La situation humanitaire continue de se dégrader dans la zone du Liptako-Gourma, où se rejoignent les frontières du Niger, du Mali et du Burkina Faso. Selon l’Organisation des Nations unies, plus de 100 000 personnes ont été contraintes de fuir l’insécurité et la violence qui sévit dans la région de Tillabéry, au Niger.
Des milliers de familles se retrouvent aujourd’hui loin de leurs villages, coupées de leurs moyens traditionnels de subsistance et exposées à une pénurie alimentaire de plus en plus critique.
Fassouma Samsou, 55 ans, est veuve et mère de cinq enfants. « Pour fuir les violences, nous avons dû marcher avec ma famille plus de 50 kilomètres, sans rien manger. Nous avons trouvé refuge dans un autre village mais nous manquons de nourriture », explique-t-elle.

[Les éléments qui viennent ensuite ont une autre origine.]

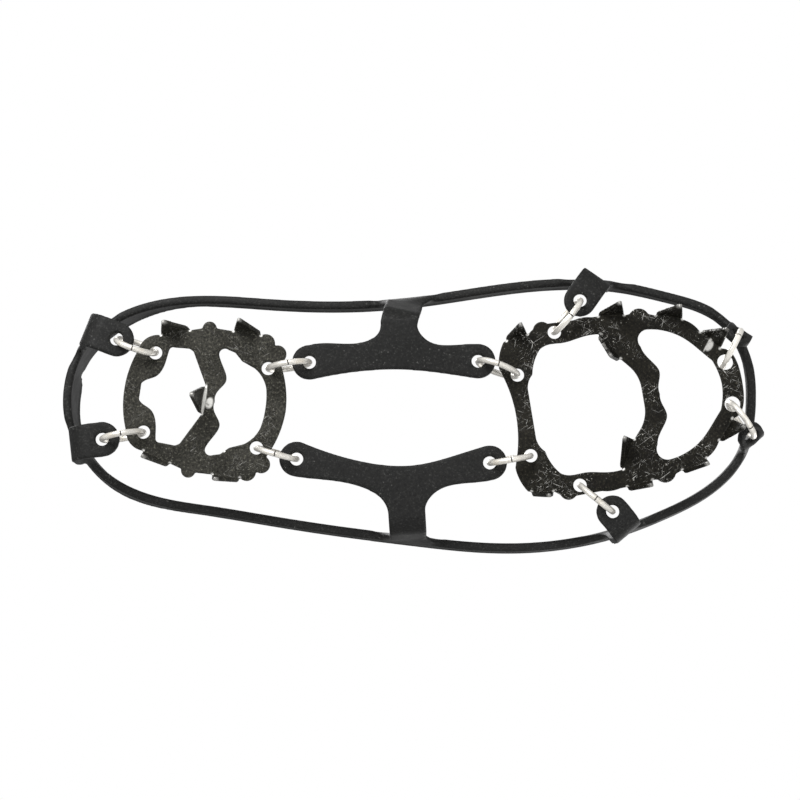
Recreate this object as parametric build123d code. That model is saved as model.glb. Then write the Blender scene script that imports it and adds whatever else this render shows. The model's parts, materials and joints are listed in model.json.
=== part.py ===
from build123d import *
import math
import os

# A left shoe's ice cleat in its worn shape. X runs to the toe, Y to the outer side of the foot, Z up.
# The teeth stand on Z 0. All sizes are in mm and all angles in degrees.

# Steel plates and their teeth
SHEET = 1.7  # plate thickness
BEND = 0.5  # inner bend radius at a tooth's root
REACH = 13.4  # tooth length below its bend
TIP = 1.3  # blunt width of a tooth's point
INSET = 2.0  # how far a tooth's point stands in from its steep side's root
SPLAY = 8  # lean of a tooth away from the vertical
TOE_SPLAY = 20  # lean of the two teeth at the toe
INNER_SPLAY = 14  # lean of the teeth inside the windows
LAP = 0.7  # how far a tooth is merged into its plate
EYE = 5.8  # diameter of the eyes that the rings pass through
TOE_EYE = 6.8  # diameter of the eyes of the two steep toe rings

# Wire rings
WIRE = 2.6  # wire diameter
RING = 18.0  # ring diameter at the middle of its wire, which is the distance between its two eyes
SEAM = 1.6  # angle left open where the wire's ends butt
TOE_RISE = 35  # slope of the toe rings, which climb round the edge of the sole

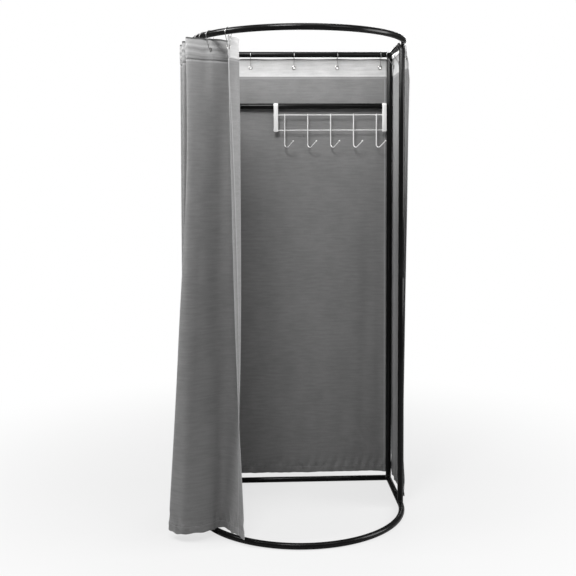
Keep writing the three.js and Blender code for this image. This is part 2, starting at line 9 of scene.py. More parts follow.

C’est à Banibangou, principal village d’accueil des déplacés, qu’elle s’est installée. L’entraide y est forte entre familles déplacées et familles hôtes : elles se partagent les maigres ressources, et Fassouma dit devoir sa survie à cette solidarité.
À son arrivée, Fassouma a été accueillie, avec douze autres personnes déplacées, dans une famille qui comptait déjà dix personnes. « En onze jours, nous avons épuisé les ressources de cette famille généreuse », déclare-t-elle un peu gênée.
Déficit agricole et insécurité
Plus de 3100 personnes ont fui les affrontements armés qui se sont déroulés en janvier 2020 à Sinegodar et dans les villages aux alentours de cette localité. Elles tentent de reconstruire leur vie à Banibangou, loin de chez elles et sans ressources. Elles ne peuvent compter que sur l’esprit de partage des familles hôtes, qui ont pourtant peu à offrir. Fait aggravant : comme la commune a connu deux saisons successives de déficit agricole, les stocks alimentaires sont insuffisants. Résultat : beaucoup ne mangent pas à leur faim.
Pour les aider à tenir et soulager les familles d’accueil, le Comité international de la Croix-Rouge (CICR) et la Croix-Rouge nigérienne (CRN) ont distribué de la nourriture. Afin de couvrir les besoins alimentaires de base pour deux mois, chaque famille déplacée a reçu 242 kilos de vivres, soit une ration composée de mil, de riz, de niébé, d’huile végétale et de suppléments nutritionnels.
Situé à 250 kilomètres au nord-est de la capitale Niamey et à une trentaine de kilomètres de la frontière avec le Mali, le village se trouve dans une zone difficile d’accès et subit depuis quelques années des incursions fréquentes des groupes armés venant du Mali. Les incidents de sécurité dans le Nord du Mali se font souvent sentir dans la région de Tillabéri, et spécialement à Banibangou.
Un retour pour l’instant impossible
L’hospitalité dans cette partie du monde reste une valeur forte. A l’approche de la saison des pluies, des familles d’accueil partagent un lopin de terre avec les déplacés afin que ces derniers puissent cultiver. « Il est de notre devoir d’accueillir ces personnes car nous souffrons tous de cette situation », affirme Issoufou Arbi* , un père de famille d’accueil. « Il y a encore peu, l’insécurité au Mali ne nous touchait pas, mais aujourd’hui nous vivons avec et nous ignorons ce que le futur sera pour nous tous. »
Début juin, le CICR a livré dans la région de Tillabéri du matériel et des consommables aux centres de santé de Bangaré, de Bankilaré et de Chatoumane. L’organisation a également assisté la CRN dans la distribution de 112 tonnes de son et de blé à 7868 agropasteurs déplacés venant de la commune de Dessa, dont 6167 personnes se trouvaient à Famalé, 1190 à Kandaji et 511 à Diomona . Pour l’instant, les chances de retour des déplacés dans leurs villages d’origine sont faibles en raison de l’insécurité qui continue de régner dans la région. Les enlèvements et le paiement de rançon sont fréquents. Le CICR et la CRN évaluent par quels moyens ils pourraient aider au mieux les familles désireuses de s’engager dans des activités agricoles et de commerce.